Abstract

This essay examines how Fernando del Paso and Salvador Elizondo, two Mexican authors at opposite ends of what might be termed the Joycean spectrum, assimilate Joyce into their respective cultural projects. The essay argues that the incorporation of Joycean aesthetics into Mexican letters is the result of a persistent quest for universality, a quest that demands defiance towards notions of literary nationalism associated with the periphery and cosmopolitan assignations of cultural inferiority. The essay endeavors to answer two seminal questions: How do Del Paso and Elizondo constitute themselves as participatory members in the larger field of Western and world culture? And how does the apparent divestment of national cultural identity actually reaffirm the importance of that identity? Specifically, I am intrigued by the different ways in which they interact with Joyce both as literary icon and body of texts in order to assert their cultural credentials on the world stage. To that end, the essay is divided into three sections.
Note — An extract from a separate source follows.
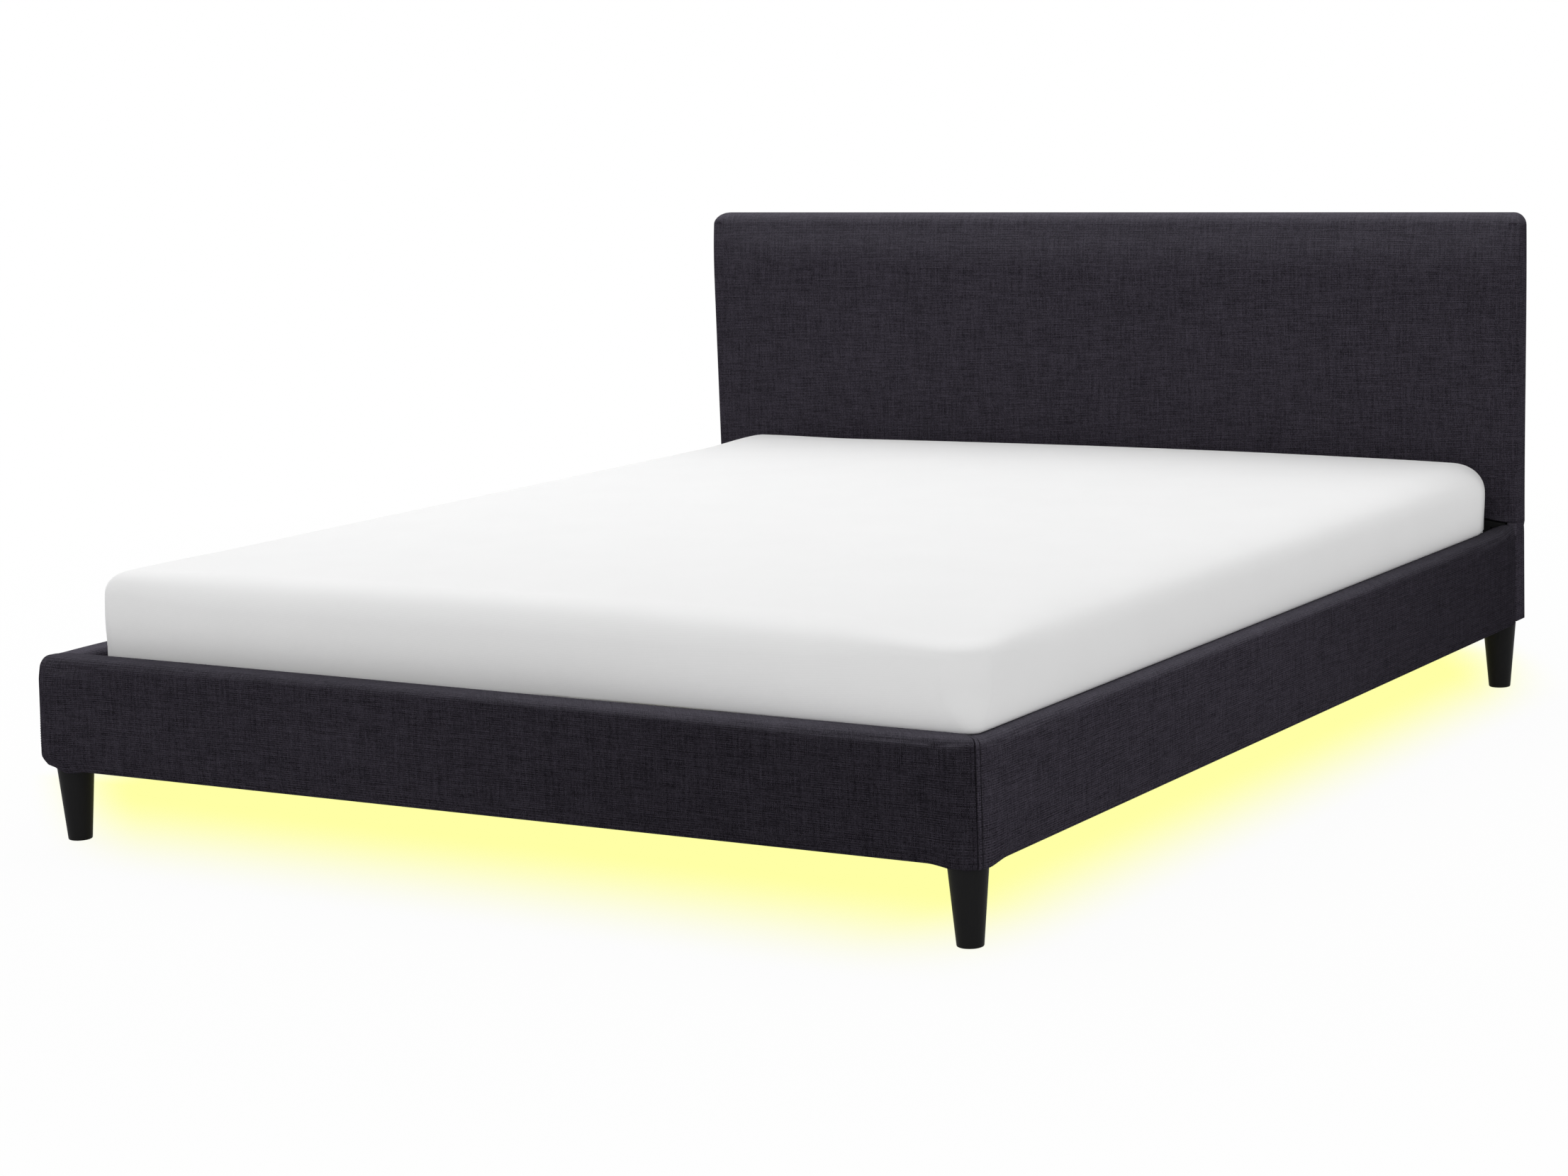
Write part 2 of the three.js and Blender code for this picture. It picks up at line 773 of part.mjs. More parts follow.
// The mattress outline drawn in by an inset, as [x, y] points about its middle from the right-hand side.
function mattressOutline(inset) {
  const x = (bedWidth - 2 * railThickness - mattressLeftPlay - mattressRightPlay) / 2 - inset;
  const y = (bedLength - headboardThickness - railThickness - mattressFootPlay - mattressHeadPlay) / 2 - inset;
  const radius = Math.max(mattressCornerRadius - inset / 2, mattressCornerRadius / 4);
  const points = [
    ...arc(x - radius, y - radius, radius, 0, 90, edgeSteps),
    ...arc(radius - x, y - radius, radius, 90, 180, edgeSteps),
    ...arc(radius - x, radius - y, radius, 180, 270, edgeSteps),
    ...arc(x - radius, radius - y, radius, 270, 360, edgeSteps),
  ];
  return points;
}

// Flat below, sides drawn in a little at half height, a wide soft upper edge and a crowned top.
function mattress() {
  const layers = [];
  for (let step = 0; step <= edgeSteps; step += 1) {
    const angle = ((Math.PI / 2) * step) / edgeSteps;
    const inset = mattressUnderRadius * (1 - Math.sin(angle));
    layers.push([inset, mattressUnderRadius * (1 - Math.cos(angle))]);
  }
  const shoulder = mattressThickness - mattressEdgeDrop;
  layers.push([mattressDrawnIn, (mattressUnderRadius + shoulder) / 2]);
  const edge = 2 * edgeSteps;
  for (let step = 0; step <= edge; step += 1) {
    const angle = ((Math.PI / 2) * step) / edge;
    const inset = mattressEdgeReach * (1 - Math.cos(angle));
    layers.push([inset, shoulder + mattressEdgeDrop * Math.sin(angle)]);
  }
  const flatInset = halfWidth / 2;
  for (let step = 1; step <= edgeSteps; step += 1) {
    const share = step / edgeSteps;
    const rise = mattressCrown * Math.sin((Math.PI / 2) * share);
    layers.push([mattressEdgeReach + (flatInset - mattressEdgeReach) * share, mattressThickness + rise]);
  }
  const rings = layers.map(([inset, z]) => mattressOutline(inset).map(([x, y]) => [x, y, z]));
  const mesh = piece("mattress", lofted(rings, mattressOutline(0)), materials.mattress);
  const middleX = (mattressLeftPlay - mattressRightPlay) / 2;
  const middleY = (railThickness - headboardThickness + mattressFootPlay - mattressHeadPlay) / 2;
  mesh.position.set(middleX, middleY, slatTop + seat);
  return mesh;
}

// Assembly

// One side of the bed, in a group whose X runs from the foot end and whose Y runs in from the side rail's face.
// The left side is its mirror image.
function bedSide(side) {
  const frame = new THREE.Group();
  frame.position.set(halfWidth, -halfLength, 0);
  frame.rotation.z = Math.PI / 2;
  sideRail(frame, side);
  legs(frame, side);
  brackets(frame, side);
  ledge(frame, side);
  slats(frame, side);
  if (side === "right") controller(frame);
  const mirror = new THREE.Group();
  mirror.scale.x = side === "right" ? 1 : -1;
  mirror.add(frame);
  return mirror;
}

const bed = new THREE.Group();
bed.add(headboard(), footRail(), bedSide("left"), bedSide("right"));
bed.add(centreBeam(), beamShoes(), beamLegs(), mattress());

export default bed;
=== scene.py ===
"""An upholstered double bed with light strips under its rails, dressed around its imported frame.

Every length is in metres. The head end lies towards +Y, the floor is Z = 0 and the origin is under the bed's middle.
"""

import logging
from dataclasses import dataclass, field
from enum import Enum
from math import pi

import bmesh
import bpy
import numpy as np
from mathutils import Matrix, Vector


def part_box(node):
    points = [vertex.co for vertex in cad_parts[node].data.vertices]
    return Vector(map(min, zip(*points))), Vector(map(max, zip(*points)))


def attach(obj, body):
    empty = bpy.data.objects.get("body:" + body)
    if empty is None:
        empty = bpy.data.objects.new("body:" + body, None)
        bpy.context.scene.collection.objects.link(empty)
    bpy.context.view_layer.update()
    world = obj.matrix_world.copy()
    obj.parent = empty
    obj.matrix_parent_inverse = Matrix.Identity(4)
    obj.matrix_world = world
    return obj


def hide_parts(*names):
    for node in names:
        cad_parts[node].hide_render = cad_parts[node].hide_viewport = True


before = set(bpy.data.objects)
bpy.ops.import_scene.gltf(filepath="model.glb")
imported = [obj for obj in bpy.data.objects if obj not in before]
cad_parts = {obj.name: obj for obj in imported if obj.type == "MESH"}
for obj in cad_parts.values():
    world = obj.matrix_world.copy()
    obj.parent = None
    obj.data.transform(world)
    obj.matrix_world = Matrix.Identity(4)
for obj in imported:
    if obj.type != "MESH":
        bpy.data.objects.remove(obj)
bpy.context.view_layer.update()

LOG = logging.getLogger("bed")
BED = "frame"
Array = np.ndarray
Pair = tuple[float, float]
Triple = tuple[float, float, float]
Arrays = tuple[Array, Array]
Row = tuple[float, ...]
Counts = tuple[int, ...]
Stretches = tuple[tuple[float, float, int], ...]
Colour = Triple
Material = bpy.types.Material
Piece = bpy.types.Object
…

The first examines how Joyce arrived in Mexico and the critical context that brought his work into the center of discussions about literature in the 1960s, as well as the ways in which updated theoretical approaches can help move beyond comparative narratologies. The second section examines Del Paso's engagement with the Western canon in his public addresses and his parodic subversions of Joycean texts. The third section studies Elizondo's appropriation of Joyce's early aesthetics and his translation of the first page of Finnegans Wake.